Retreat is tough, because you want to avoid getting hit but you don't want to stray any further from the foe than you can. A weapon gives him a reach advantage (in Tactical Combat) so you will want to stay close so you can attack when your turn comes around.

Eventually, though, you'll need to stop using AOD and start attacking.

Grapple the Arm

There is a -1 penalty to eat up when you grapple the arm (and -2 for hand), but you need to - just like in real life, in game, you'll want to immobilize the weapon.

Feint, then Attack

If you think you've got superior skill to your opponent, use Feint to lower his defenses. Use Beat if you think your ST+skill and you successfully used Parry to defend against his weapon.

In any case, when you attack, use Deceptive Attack aggressively. As in, drop your skill all the way down to 10. You can afford to miss but can't afford to be parried since that will result in a free chance to cut you. Once you've got it, look at Arm Lock or using strikes (I like Knee Strike here) to disable your opponent or remove the weapon. You no longer need to worry about being weapon parried, because you've got the arm.

Ultimately, though, none of these are optimal - it's a case of "X-1 vs. X" and, surprise surprise, you're better off being the X not the X-1 in that equation.

That's the basic cycle I use. Avoid getting hit, Feint is you think you have the skill edge, use Deceptive Attack aggressively to ensure you only hit when you've stomped his defenses down, and hold to the arm and do violent things to your opponent.


  1. That's a good point about using Deceptive Attack aggressively. I hadn't considered that. Of course, your defenses are really what determines whether or not you can afford to miss; can you reliably survive another turn of being attacked? But it's important to keep in mind.

    Another true thing: kicking out-reaches many knives. I think this makes Retreating more palatable, especially for a skilled Karateka who can use unpenalized parry +3 to achieve what might be a reliable defense roll. In that case, missing is absolutely preferable to getting parried.

    1. You're right about some kicks, although with C,1 reach knives being the most common (in my experience), it's a tough bet that you'll be able to leverage that. Still, you need to keep an eye on every advantage you can, and if someone comes with a Reach C dagger by all means kick the guy.

      This really is one of those cases where the usual "make sure you hit" advice isn't useful - you can't afford to hit unless you can assure you won't be parried.

  2. Some missing considerations...

    1) attack might work best as defensive attack. In MA it doesn't hampergrapples at all. Free defense bonus. In technical grappling you have a penalty to control points though, and I don't think grapples prevent the knife from attacking, just make it more likely to miss due to DX penalties. If you reduce skill below negative 5 (all out telegraphed attacks are skill 3 and can still hit) attacks can't be attempted.

    2) spend FP on Frantic Defense to get a +2. This appears to ignore the "effort can't create skill" problem.

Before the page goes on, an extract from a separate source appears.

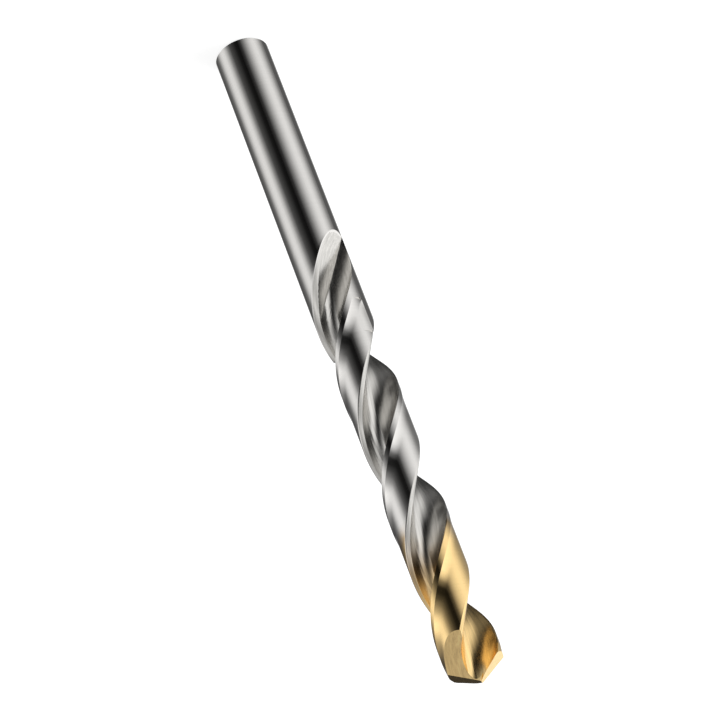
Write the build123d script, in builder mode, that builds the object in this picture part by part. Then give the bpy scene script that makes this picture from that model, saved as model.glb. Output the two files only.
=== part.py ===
from build123d import *
from functools import cache
from math import asin, atan, atan2, cos, degrees, hypot, pi, radians, sin, sqrt, tan
import os

# A right-hand twist drill with two flutes, ground from one bar of high-speed steel.
# It stands on its shank end at z = 0, point up, with its first cutting lip along +X.

# Driving dimensions, in millimetres and degrees
diameter = 10.0             # shank, margins and outer corners
overall_length = 133.0
end_chamfer = 0.3           # on the shank end
point_angle = 118.0         # between the two lips
helix_angle = 32.0          # of the lips at full diameter, off the drill's axis
web_thickness = 1.7         # core left between the flutes
wheel_radius = 199.0        # grinding wheel that cuts the flutes
wheel_tilt = 30.44          # its plane, off the drill's axis
wheel_nose = 4.34           # round side of its rim, which leaves the cutting face
wheel_taper = 31.0          # straight side of its rim, which leaves the heel
runout_height = 53.43       # where the flutes leave full depth
margin_width = 0.9          # guiding strip along the leading edge, square to the helix
body_clearance = 0.22       # radial step behind the margin
clearance_ramp = 1.4        # length round the bar over which that step is reached
clearance_height = 59.3     # where the step starts
first_pass = 0.55           # width round the bar of the straight pass that opens it
heel_bevel = 0.45           # narrow flat ground along the heel, past the flute's own edge
bevel_depth = 0.16          # how far in it meets the flute
relief_slope = 12.2         # fall of the facet behind each lip
heel_slope = 62.6           # fall of the steeper facet behind that one
heel_turn = 5.35            # how far that fall turns towards the axis, from square to the lip
heel_rise = 1.13            # height above the point at which the two heel facets would cross
split_offset = 0.33         # half of the web that the split point leaves
split_turn = 24.0           # short lips that it makes, off the main lips
split_slope = 50.0          # floor of the split, off the drill's axis

# Sizes worked out from them
radius = diameter / 2
inner_radius = radius - body_clearance
bevel_radius = inner_radius - bevel_depth
half_web = web_thickness / 2
lead = pi * diameter / tan(radians(helix_angle))
turn_rate = 360 / lead
tilt = radians(wheel_tilt)
taper = radians(wheel_taper)
lip_fall = 1 / tan(radians(point_angle / 2))
relief_fall = tan(radians(relief_slope))
heel_fall = tan(radians(heel_slope))
corner_angle = asin(half_web / radius)
corner_height = overall_length - radius * cos(corner_angle) * lip_fall + half_web * relief_fall
margin_turn = degrees(margin_width / cos(radians(helix_angle)) / radius)
ramp_turn = degrees(clearance_ramp / radius)
bevel_turn = degrees(heel_bevel / radius)
pass_turn = margin_turn + ramp_turn + degrees(first_pass / radius)
full_height = runout_height + diameter      # from here up, the flute's section only turns
above_point = overall_length + 1            # the bar is drawn to here before it is pointed

# How finely the flutes are drawn
lap = 0.02                  # short plain steps that part one stretch from the next
side_points = 5             # on each of a section's curves, past the first
climb_steps = 60            # places of the wheel that are looked at
climb_rise = diameter / 25  # between two of them
search_turn = 80            # a flute's edge is nearer than this to its widest line
halvings = 24               # in each search


def polar(distance, angle):
    return Vector(distance * cos(radians(angle)), distance * sin(radians(angle)))


def crossing(depth, inside, outside):
    # Where a depth that is positive inside turns negative
    for _ in range(halvings):
        middle = (inside + outside) / 2
        if depth(middle) > 0:
            inside = middle
        else:
            outside = middle
    return inside


def wheel_depth(distance, angle, height):
    # How deep a point lies in the wheel at the end of its cut; angles start at its deepest line
    x = distance * cos(radians(angle))
    y = distance * sin(radians(angle))
    z = height - runout_height
    along = y * sin(tilt) + z * cos(tilt)
    across = z * sin(tilt) - y * cos(tilt)
    depth = wheel_radius - hypot(half_web + wheel_radius - x, along)
    if across < 0:
        return min(depth, across * cos(taper) + depth * sin(taper))
    if depth < wheel_nose:
        return wheel_nose - hypot(across, wheel_nose - depth)
    return wheel_nose - across


def flute_depth(distance, angle, height):
    # The wheel climbs the helix, so the flute is all the places that the wheel has held
    turned = max(0, height - full_height)
    start = angle - turn_rate * turned
    level = height - turned
    climbs = [climb_rise * step for step in range(climb_steps)]
    return max(wheel_depth(distance, start - turn_rate * up, level - up) for up in climbs)


def rim_point(height):
    # The corner of the wheel's rim draws the flute's deepest line, a crease in its run-out
    if height > runout_height:
        return polar(half_web, turn_rate * (height - runout_height))
    along = (height - runout_height) / cos(tilt)
    return Vector(half_web + wheel_radius - sqrt(wheel_radius**2 - along**2), along * sin(tilt))


def wall_points(height, mouth, start, end):
    # Points on the flute's wall, seen from its mouth, between two that are known
    spread = (start - mouth).get_signed_angle(end - mouth, Vector(0, 0, 1))
    points = [start]
    for step in range(1, side_points):
        ray = (start - mouth).normalized().rotate(Axis.Z, spread * step / side_points)

        def depth(reach):
            point = mouth + ray * reach
            return flute_depth(point.length, degrees(atan2(point.Y, point.X)), height)

        points.append(mouth + ray * crossing(depth, 0, radius))
    return points + [end]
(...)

    3) as long as your opponent is only attacking once a turn (not doing rapid strike or all out double) consider a cross parry. It gives a +2 to parry.

    4) if GM is using low line parries an range C knife is -2 to parry attacks aimed at legs. Consider kicking the leg. -2 to defend is effectively a +4 to skill spent on deceptive attack.

    5) use gladiators rule to get +1 to parry with lead hand. It will make it easier to hit but is advantageous of they are just going for torso or face.

    6) circle toward the side he is not holding knife in. If you get in opposite site hex he will have penalties to attack you with the knife.